As of the time of this writing, WebJobs are in preview, so the documentation is a little thin. On the other hand, the product itself is really robust at this point. The monitoring stuff and ability to get a stack trace when something is broken is really awesome.
Here are the bumps I hit in implementing this:
- My calling code has to talk to SQL via Entity Framework. The app.config for my WebJob did not have the EF configuration section that specifies to use System.Data.SqlClient, so it choked until I had that in place.
- At first I had my StructureMap initialization after the RunAndBlock call, which was pretty silly because that method is pretty descriptive about what it’s doing.

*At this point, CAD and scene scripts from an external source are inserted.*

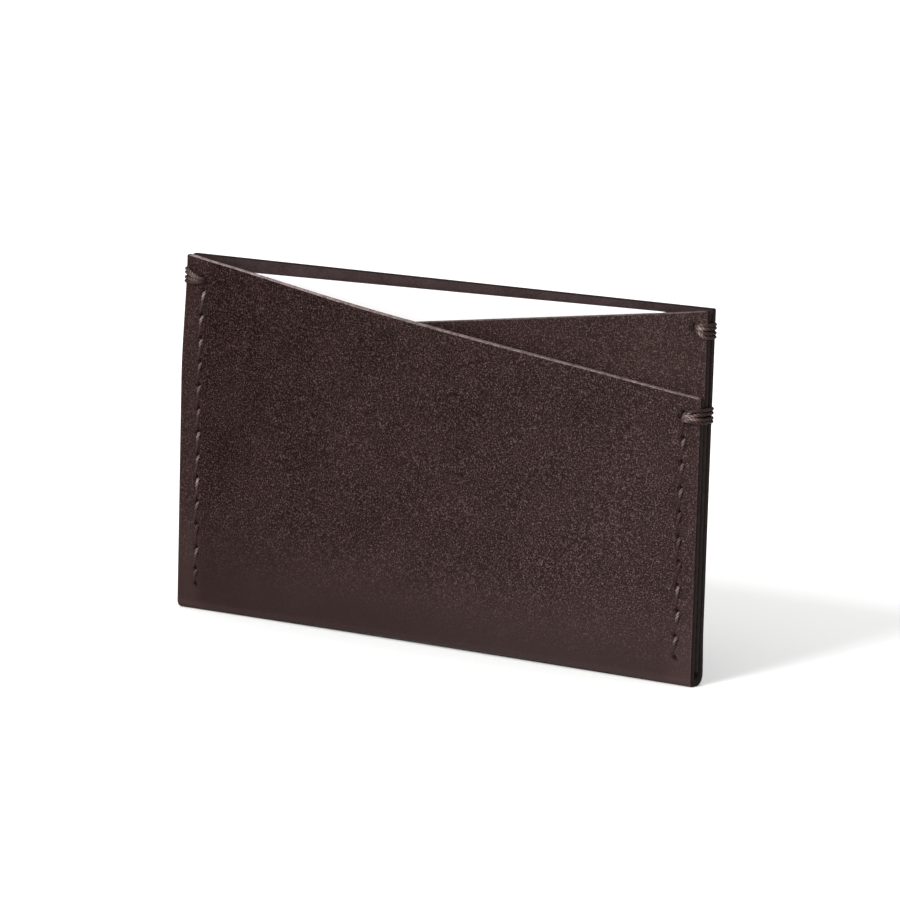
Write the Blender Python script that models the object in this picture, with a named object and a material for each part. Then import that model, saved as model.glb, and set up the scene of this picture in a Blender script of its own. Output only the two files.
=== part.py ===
"""Minimalist leather card wallet with one blank card in its main pocket.

Frame: metres, +Z up, X along the wallet's width, the front panel facing -Y. The origin is the
centre of the overall box on the surface that the fold stands on.

The outer shell is one piece of leather folded at the bottom: a front panel whose top edge is a
diagonal, and a full-height back panel. A divider panel with the opposite diagonal stands between
them. Two stitched side seams hold the three layers, and thread tacks wrap round the side edges.
"""
import bpy
import numpy as np

MM = 0.001

# Overall size
WIDTH = 96.5 * MM
HEIGHT = 58.0 * MM
LEATHER = 1.0 * MM               # thickness of each layer
LAYER_GAP = 0.25 * MM            # clearance between layers at the seams
CORNER_RADIUS = 0.6 * MM         # rounding of the panels' cut corners

# Diagonal top edges
FRONT_LOW_CORNER = 44.5 * MM     # the front panel's right end
DIVIDER_LOW_CORNER = 45.6 * MM   # the divider's left end
DIVIDER_HIGH_CORNER = 57.8 * MM  # the divider's right end
DIVIDER_FOOT = 2.2 * MM          # the divider's free bottom edge, just above the fold

# How the panels stand open
POCKET_SWELL = 1.25 * MM         # how far the card pushes the divider and the front panel forward
SWELL_RAMP = 3.1 * MM            # distance from the seam over which the swell grows
FRONT_BOW = 0.3 * MM             # extra bow of the front panel's free top edge
PINCH_START = 1.0 * MM           # height above the divider's edge where the front starts to close in
PINCH_END = 8.0 * MM             # height above it where the front has closed on to the back

# Fold at the bottom: rounded at the front and the back, flat between, so that the wallet stands
FOLD_RADIUS = 0.8 * MM           # radius of the leather's middle surface
FOOT_HALF_DEPTH = 0.4 * MM       # half the depth of the flat strip that runs along the whole fold

# Card: the standard bank card, tilted a little in its pocket
CARD_WIDTH = 85.6 * MM
CARD_HEIGHT = 53.98 * MM
CARD_THICKNESS = 0.76 * MM
CARD_CORNER = 3.18 * MM
CARD_CLEARANCE = 0.2 * MM
CARD_TOP = 56.55 * MM            # height of the middle of its top edge
CARD_TILT = np.radians(0.7)      # right side up

# Stitching
LEFT_SEAM_X = -44.5 * MM
RIGHT_SEAM_X = 45.3 * MM
STITCH_PITCH = 3.8 * MM
LEFT_TOP_HOLE = 52.3 * MM
RIGHT_TOP_HOLE = 40.2 * MM       # a short locking stitch leads from here to the regular row
RIGHT_ROW_TOP = 38.3 * MM
BOTTOM_HOLE = 4.4 * MM
HOLE_RADIUS = 0.7 * MM
THREAD_RADIUS = 0.25 * MM
STRAND_OFFSET = 0.3 * MM         # half the distance between the two strands in a hole
THREAD_LIFT = 0.4 * MM           # thread centre above the leather between two holes
HOOK_GAP = 0.4 * MM              # thread centre to the middle of the leather stack at its deepest

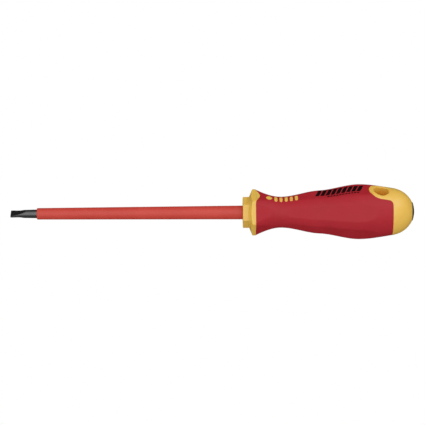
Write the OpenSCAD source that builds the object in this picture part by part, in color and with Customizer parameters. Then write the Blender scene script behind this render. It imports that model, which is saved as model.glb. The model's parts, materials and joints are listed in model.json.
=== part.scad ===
// Insulated slotted screwdriver with a three-component handle.
// The tool lies along X: the tip is at the origin and the handle runs towards +X.
// One of the six handle flats faces +Z, and the opposite one is what the tool rests on.

/* [Blade] */
// Width of the slotted tip
tip_width = 6.5; // [5:0.1:8]
// Thickness of the slotted tip
tip_thickness = 1.2; // [0.8:0.1:1.6]
// Length of the ground faces, from the tip
grind_length = 10.3; // [8:0.1:14]
// Where their hollow starts, from the tip
hollow_start = 3.8; // [2:0.1:5]
// Diameter of the round bar
shaft_d = 5.6; // [4.5:0.1:6.8]
// Blade length, from the tip to the front of the handle
blade_length = 150; // [100:1:180]
// Bare steel in front of the insulation
bare_length = 17; // [12:0.5:25]
// Depth of the tang inside the handle
tang_length = 72; // [50:1:76]
// Width across the pressed wings of the tang
wing_span = 9; // [7:0.5:11]
// Thickness of the pressed wings
wing_thickness = 1.8; // [1.2:0.1:2.5]
// Length of one pair of wings
wing_length = 9; // [6:0.5:10]

/* [Blade insulation] */
// Diameter of the sleeve at its front end
sleeve_front_d = 7.4; // [7:0.1:9]
// Diameter of the sleeve where it enters the handle
sleeve_back_d = 8.9; // [8:0.1:11]
// Length of the sleeve inside the handle
sleeve_seat = 20; // [12:1:30]

/* [Collar and flange] */
// Collar, across its flats
collar_af = 17.5; // [15:0.5:20]
// Length of the collar in front of the flange
collar_length = 3.6; // [2.5:0.1:6]
// Flange, across its flats
flange_af = 26; // [23:0.5:30]
// Length of the flange's sloping front
flange_slope = 2.6; // [1.5:0.1:4]
// Thickness of the flange's rim
rim_thickness = 2.2; // [1.5:0.1:4]
// Length of the pointed index tab behind the rim
tab_length = 2.6; // [1.5:0.1:4]
// Width of the index tab's blunt point
tab_point = 1.6; // [1:0.1:3]

/* [Handle] */
// Handle length, from the collar's front to the butt
handle_length = 110.8; // [92:0.1:135]
// Largest diameter
grip_d = 35.5; // [29.5:0.5:43]
// Diameter of the grip against the flange
mouth_d = 29.4; // [27:0.2:33]
// Diameter at the neck
neck_d = 20; // [19:0.5:24]
// Diameter at the finger swell
swell_d = 27.9; // [24:0.1:29]
// Diameter at the heel, where the domed end starts
heel_d = 30.5; // [26:0.5:36]
// Distance across the flats at the largest diameter
grip_af = 33.36; // [27.8:0.02:41]
// Neck, from the handle's front
neck_x = 24.6; // [20:0.1:30]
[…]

- I went down an ugly dependency hole of despair at first, where the WebJob required a ton of assemblies from a core library. In this case, I just needed to pull out the SQL data access to its own project in my solution. DI containers like StructureMap help with this (duh).
- The deployment is a little ugly because there’s no tooling for it, but it’s still just a matter of zipping up the build and uploading via the Azure portal.
- You can’t run it locally. I hope they’re going to figure out a way to simulate this, because having to test with real Azure can be a little awkward when you need to share your code (and connection strings) with other developers. To compensate, I took the two lines in the above method and put them in an MVC action to call at will by viewing the action in a browser.
- If your code fails, the queue message is gone forever. I haven’t used Azure queues in awhile, but I do recall the mechanism that restores a message in the event you can’t process it. Normally you would have some retry logic, so I’m not sure what to do here.
This is a really exciting piece of technology, and I’m planning to use it next to pull out the background stuff in POP Forums, which currently runs on Timers out of an HttpModule. Ditching that ugly hack after more than a decade means finally getting the app to a multi-instance place. That makes me very happy.